Theatre News

Friedman directs Merrily, Hodge helms Torch Song at Menier

As previously tipped, Olivier and Whatsonstage.com Award-winning actor Maria Friedman, well known for her many Sondheim performance credits, will turn Sondheim director helming a long-rumoured revival of Merrily We Roll Along at the Menier Chocolate Factory.

Merrily We Roll Along will run from 16 November 2012 to 23 February 2013, the final offering in the Menier’s just-announced full 2012 season, which will also comprise revivals for classic English comedy Charley’s Aunt, and Broadway Tony Award-winning drama Harvey Fierstein’s Torch Song Trilogy, directed by another Olivier Award-winning actor, Douglas Hodge, last seen (and laurelled) at the Chocolate Factory in the musical La Cage aux Folles, also written by Fierstein.


Torch Song Trilogy opens the new season, running from 30 May to 12 August 2012. Originally conceived and performed in three acts, Torch Song Trilogy tells the story of Jewish torch singer-drag queen Arnold Beckoff and his encounters with passion, thrills, love and loss.

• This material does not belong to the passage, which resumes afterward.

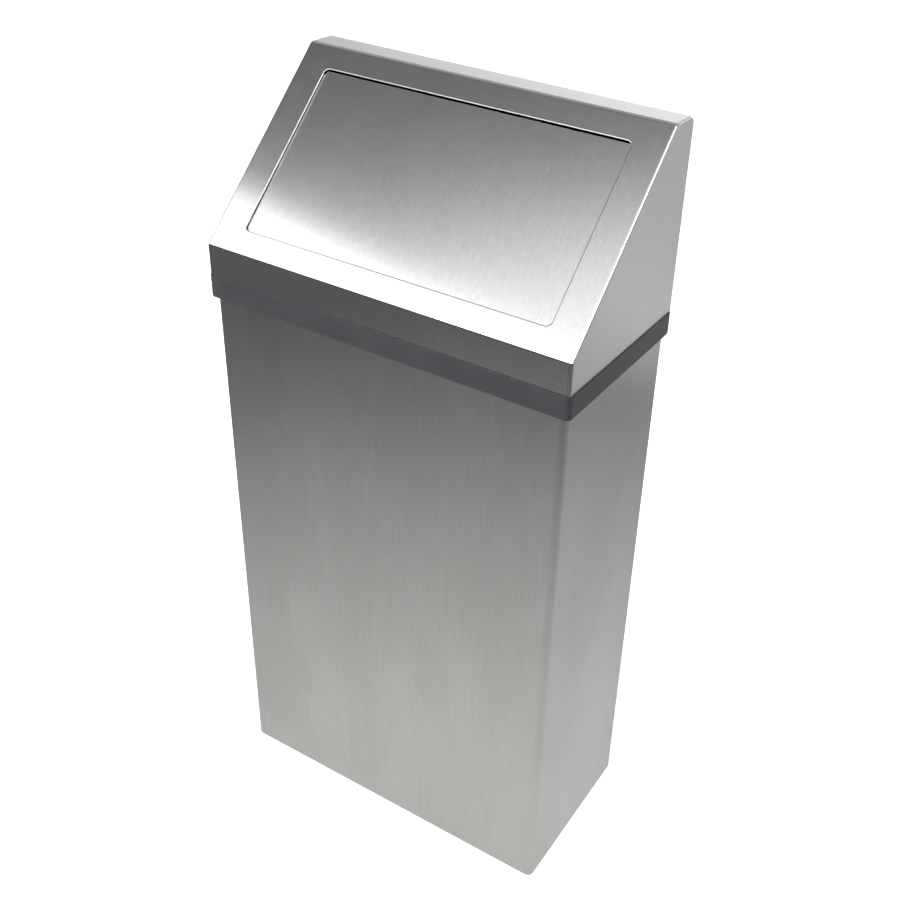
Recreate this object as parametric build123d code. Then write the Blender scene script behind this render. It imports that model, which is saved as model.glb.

Fierstein himself played Arnold in the play’s 1982 Broadway premiere, and the 1988 film adaptation. The role was taken by Antony Sher in the 1985 West End premiere at the Albery Theatre. No casting has yet been announced for the Menier revival.

Hodge played Albin, another gay man fighting for his right for happiness, in the Menier’s revival of Fierstein’s 1983 musical La Cage aux Folles, which started at the Chocolate Factory’s Southwark home in October 2008 before transferring to the West End and Broadway and earning Hodge both an Olivier and a Tony Award for Best Actor in a Musical.


Following Torch Song Trilogy, Ian Talbot directs Brandon Thomas’ famous 1892 farce Charley’s Aunt from 20 September to 10 November 2012. Charley’s rich aunt, Dona Lucia, is visiting from Brazil (where the nuts come from!). The timing couldn’t be better. Her presence as a chaperone will allow him and his cohort Jack to invite their respective true loves, Amy and Kitty, for luncheon to ask for their hands in marriage. Time is ticking, Amy is soon to leave for Scotland, but where is Charley’s aunt?

Talbot directed Where’s Charley?, the Broadway take on Thomas’ original in 2001 at the Open Air Theatre, Regent’s Park, where he was then artistic director. His directing credits since leaving the Open Air in 2007 have included Lend Me a Tenor The Musical, which transferred to the West End last summer and The Invisible Man at the Chocolate Factory.


Coincidentally, Maria Friedman’s last onstage appearance at the Chocolate Factory was in The Invisible Man in 2010. She has also appeared there in her one-woman show Maria Friedman: Re-arranged, which transferred to the West End. She now marks her directorial debut at the venue with Merrily.

Starting in 1980, Merrily We Roll Along tells the story of a celebrated songwriter and film producer, Franklin Shepard. Presented in reverse chronological order, the musical follows Shepard’s descent from idealistic youth into wayward and greedy middle age, while also chronicling the dissolution of his showbiz friendships. The score includes “Not a Day Goes By”, “Our Time” and “Old Friends”.

Inspired by a 1934 play by George S Kaufman and Moss Hart, Merrily We Roll Along has music and lyrics by Sondheim and book by George Furth. When the musical opened on Broadway in 1981, it was savaged by critics and closed after a matter of weeks. Since then, it has been reclaimed as a classic.

Following its London premiere at the Guildhall School of Music and Drama in 1983, Merrily We Roll Along received a high-profile regional outing, starring none other than Maria Friedman, at the Leicester Haymarket in 1992. It had its West End premiere in 2000 at the Donmar Warehouse (See News, 11 Dec 2000), where Michael Grandage directed and Daniel Evans, Samantha Spiro and Julian Ovenden starred. The production went on to win three Laurence Olivier Awards including Best New Musical.